La TVA peut-elle être sociale ?
par

« Choc fiscal » au profit essentiellement des plus riches, augmentation
de la TVA pour tout le monde, serait-ce le scénario à peine caché du
gouvernement ? Pour essayer de faire passer la pilule, l’adjectif «
sociale » a été accolé à TVA avec, pour faire bonne mesure, l’argument
de la lutte contre les délocalisations.
Quel que soit le vocabulaire employé, les faits sont têtus et la TVA
reste un impôt injuste qui pèse plus lourdement sur les ménages les
plus modestes : les 10 % des ménages les plus pauvres consacrent 8,1 %
de leur revenu à la TVA contre 3,4 % pour les 10 % les plus riches. Ce
chiffre ne dit d’ailleurs pas toute la réalité des faits car les
ménages les plus pauvres consacrent, en proportion, plus de produits à
taux de TVA réduit que les plus riches.
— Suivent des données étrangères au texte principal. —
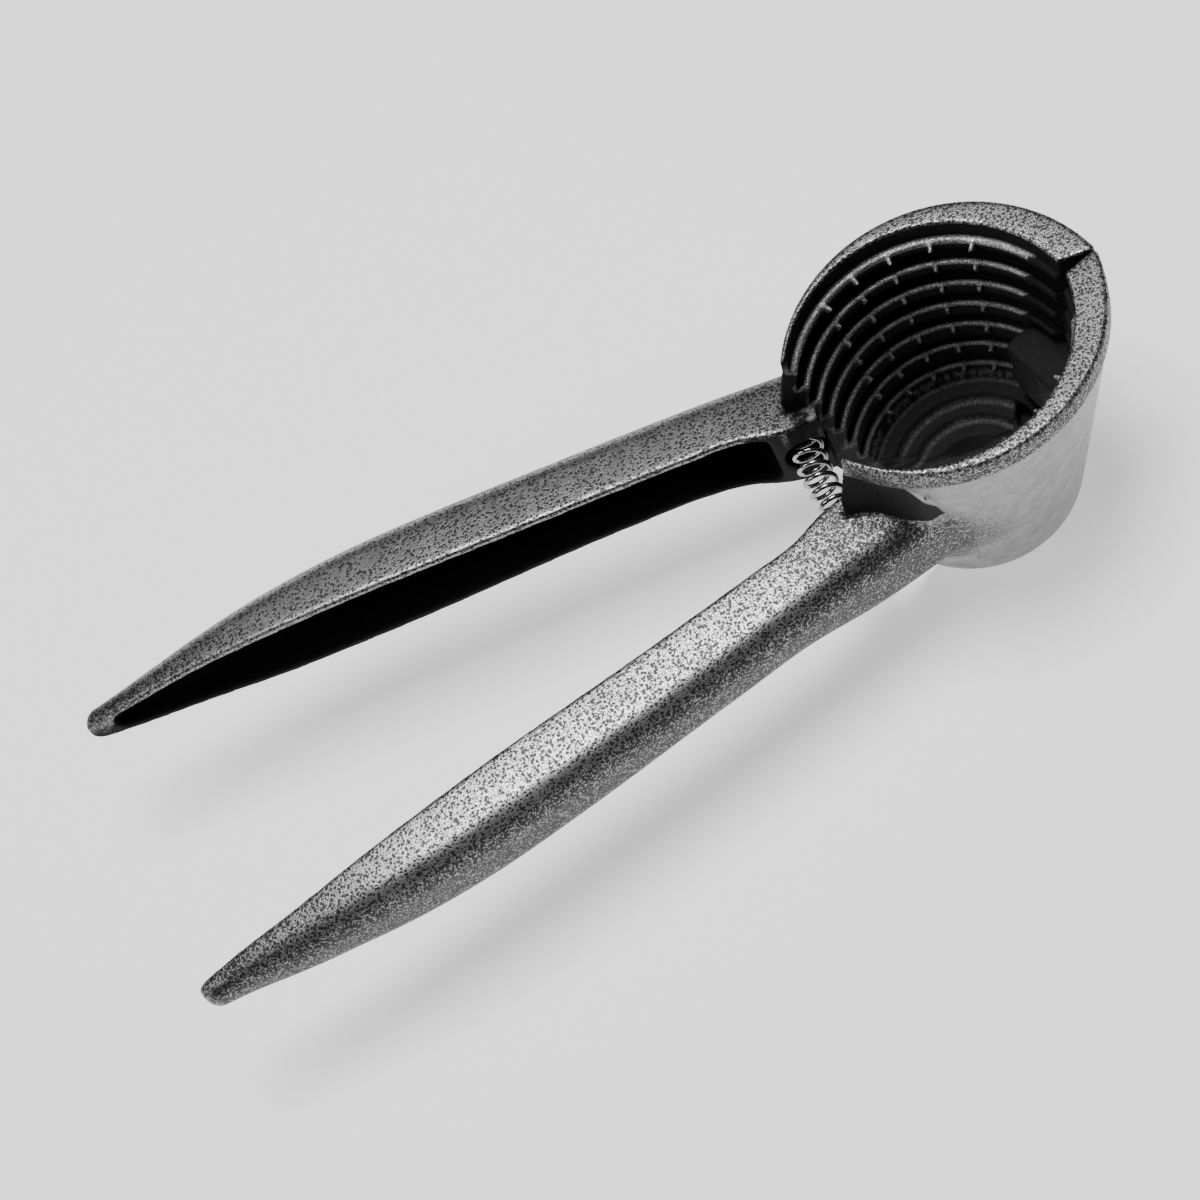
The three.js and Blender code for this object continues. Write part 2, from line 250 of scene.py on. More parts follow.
class Profile:
    """A closed outline in radius and height as a table of distances, negative inside."""
    SPACING = 0.1
    REACH = (34.0, 56.0)
    BELOW = 4.0

    def __init__(self, outline, softness):
        radius = np.arange(0, self.REACH[0], self.SPACING)[:, None]
        height = np.arange(-self.BELOW, self.REACH[1], self.SPACING)[None, :]
        nearest = np.full((radius.size, height.size), 1e9)
        inside = np.zeros(nearest.shape, bool)
        for (x0, y0), (x1, y1) in zip(outline, outline[1:] + outline[:1]):
            ex, ey = x1 - x0, y1 - y0
            along = np.clip(((radius - x0) * ex + (height - y0) * ey) / (ex * ex + ey * ey), 0, 1)
            nearest = np.minimum(nearest, np.hypot(radius - x0 - along * ex, height - y0 - along * ey))
            if y0 != y1:
                inside ^= ((y0 > height) != (y1 > height)) & (radius < x0 + (height - y0) * ex / ey)
        table = np.where(inside, -nearest, nearest)
        for _ in range(softness):
            table = self.soften(table)
        self.table = table.astype(np.float32)

    @staticmethod
    def soften(table):
        """One pass of a small blur, which rounds the outline's corners."""
        wide = np.pad(table, 1, mode="edge")
        rows = (wide[:-2, 1:-1] + 2 * wide[1:-1, 1:-1] + wide[2:, 1:-1]) / 4
        wide = np.pad(rows, 1, mode="edge")
        return (wide[1:-1, :-2] + 2 * wide[1:-1, 1:-1] + wide[1:-1, 2:]) / 4

    def __call__(self, radius, height):
        """The distance at each radius and height, read between the table's points."""
        column = np.clip(radius / self.SPACING, 0, self.table.shape[0] - 1.001)
        row = np.clip((height + self.BELOW) / self.SPACING, 0, self.table.shape[1] - 1.001)
        column, row = np.broadcast_arrays(column, row)
        i, j = column.astype(np.int32), row.astype(np.int32)
        a, b = column - i, row - j
        table = self.table
        low = table[i, j] * (1 - a) + table[i + 1, j] * a
        high = table[i, j + 1] * (1 - a) + table[i + 1, j + 1] * a
        return low * (1 - b) + high * b


def arc_points(centre, radius, start, end, steps):
    """Points along an arc, from one angle in degrees to another."""
    angles = np.radians(np.linspace(start, end, steps))
    return [(centre[0] + radius * math.cos(a), centre[1] + radius * math.sin(a)) for a in angles]


def outer_outline():
    """Base, cone and the upright band under the rim."""
    band_bottom = CUP_HEIGHT - RIM_BAND
    outline = [(0, 0)]
    outline += arc_points((BASE_CORNER_RADIUS, BASE_ROUNDING), BASE_ROUNDING, -90, -12, 7)
    outline += [(RIM_RADIUS - RIM_STEP, band_bottom - RIM_STEP), (RIM_RADIUS, band_bottom)]
    rim_corner = (RIM_RADIUS - RIM_ROUNDING, CUP_HEIGHT - RIM_ROUNDING)
    outline += arc_points(rim_corner, RIM_ROUNDING, 0, 90, 5)
    return outline + [(0, CUP_HEIGHT)]


def cavity_outline():
    """Floor rings, then ledges: a dished tread, an upright nose, a riser that runs back outwards."""
    outline = [(0, FLOOR_HEIGHT)]
    inner, level = FLOOR_RADIUS, FLOOR_HEIGHT
    for radius, height in reversed(FLOOR_RINGS):
        outline += [(inner, level), (inner + RING_SLOPE, height)]
        inner, level = radius, height
    outline.append((inner, level))
    for ledge in reversed(range(LEDGE_COUNT)):
        height = CUP_HEIGHT - FIRST_LEDGE_DEPTH - ledge * LEDGE_PITCH
        radius = FIRST_LEDGE_RADIUS - ledge * LEDGE_RADIUS_STEP
        nose_top = (radius + LEDGE_NOSE, height + 0.1)
        outline += [(radius, height - LEDGE_LIP), (radius, height), nose_top]
        if ledge == 0:
            outline.append((MOUTH_RADIUS - 0.1, height + 0.2))
            continue
        back = radius + LEDGE_WIDTH - ledge * LEDGE_WIDTH_STEP
        tread = height - TREAD_DISH
        outline += [(back - 0.4, tread), (back, tread), (back + 0.1, height + 0.8)]
    return outline + [(MOUTH_RADIUS, CUP_HEIGHT + 3), (0, CUP_HEIGHT + 3)]


outer_profile = Profile(outer_outline(), 6)
cavity_profile = Profile(cavity_outline(), 5)
handle_outer = smooth_line(HANDLE_OUTER)
handle_top = smooth_line(HANDLE_TOP)
handle_bottom = smooth_line(HANDLE_BOTTOM)
handle_inner = smooth_line(HANDLE_INNER)
web_radius = straight_line(WEB_PROFILE)


def leaning_radius(centre, u, v, z):
    """Distance from an axis that leans between its places at the base and at the rim."""
    share = z / CUP_HEIGHT
    base, rim = centre["base"], centre["rim"]
    middle = [base[axis] + (rim[axis] - base[axis]) * share for axis in (0, 1)]
    return np.hypot(u - middle[0], v - middle[1])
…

Augmenter la TVA, pour quelque
raison que ce soit, est une mesure qui, indolore pour les riches,
accablera la grande masse des Français.
La TVA « sociale » est présentée comme un moyen de financer la sécurité
sociale en réduisant les cotisations sociales patronales qui
représentaient 236 milliards d’euros en 2005. La législation européenne
interdit de dépasser le taux de 25 % de TVA. Dans la version la plus
extrême, le relèvement du taux réduit (5,5 %) et du taux normal (19,6
%) aboutirait à un rendement supplémentaire de 90 milliards d’euros ce
qui correspond à un allègement de 38 % des cotisations sociales. Ce
chiffre doit être revu à la baisse car il existe déjà de nombreux
allègements ciblés de cotisations sociales qui vont jusqu’à 1,6 Smic.
Quoi qu’il en soit, il s’agirait d’une baisse très importante des
cotisations patronales. Il s’agirait d’un transfert financier
considérable au bénéfice des entreprises et au détriment des ménages.
Il s’agirait, de fait, d’une baisse du salaire socialisé perçu par les
salariés, les cotisations patronales étant partie intégrante du
salaire. Cela revient à imposer davantage le travail puisque la
consommation procède, pour l’essentiel, de l’utilisation des revenus du
travail.
La TVA « sociale » peut-elle protéger les salariés contre les
délocalisations ? Pour ses promoteurs, en baissant le coût du travail,
on lutte contre les délocalisations. Pour que cet argument ait une
petite validité, il faudrait que la baisse du coût du travail induite
par cette mesure puisse compenser le différentiel salarial existant
aujourd’hui avec des pays comme la Chine ou même avec les pays de
l’Europe de l’Est. Or il n’en est rien. Sans même parler des salariés
quasi esclaves de la Chine ou d’autres pays, le coût du travail est
environ 5 fois moins cher en Pologne et 7 fois moins cher en Lituanie.
Une éventuelle baisse des cotisations patronales sera sans effet au vu
de tels écarts. Prétendre qu’une baisse des cotisations patronale
protègerait des délocalisation apparaît comme une pure vue de l’esprit
ou, plus sûrement, comme un simple discours de propagande
Certes les entreprises préfèrent toujours payer leurs salariés le moins
cher possible. Mais ce n’est évidemment pas le seul critère pris en
compte sinon il y a belle lurette qu’il n’y aurait plus aucune
entreprise en France ni dans aucun pays développé. D’autres critères
sont pris en compte comme la productivité du travail, l’état des
infrastructures, l’existence d’un marché potentiel… Sur tous ces points
la France est particulièrement bien placée, ce qui explique son
attractivité pour les capitaux étrangers, la France étant parmi les
pays qui attirent chaque année le plus de capitaux.
Pour l’Union syndicale Solidaires, l’instauration d’une TVA « sociale »
serait un nouveau cadeau au patronat, sans effet sur les
délocalisations, et mettant encore plus à la charge des salariés ce qui
doit être de la responsabilité de l’entreprise. A l’inverse l’Union
syndicale Solidaires préconise un nouveau partage de la valeur ajoutée
qui soit plus favorable aux salariés et qui rééquilibre la baisse de
près de 10 points des salaires (salaires directs et cotisations
sociales) ayant eu lieu depuis près d’un quart de siècle.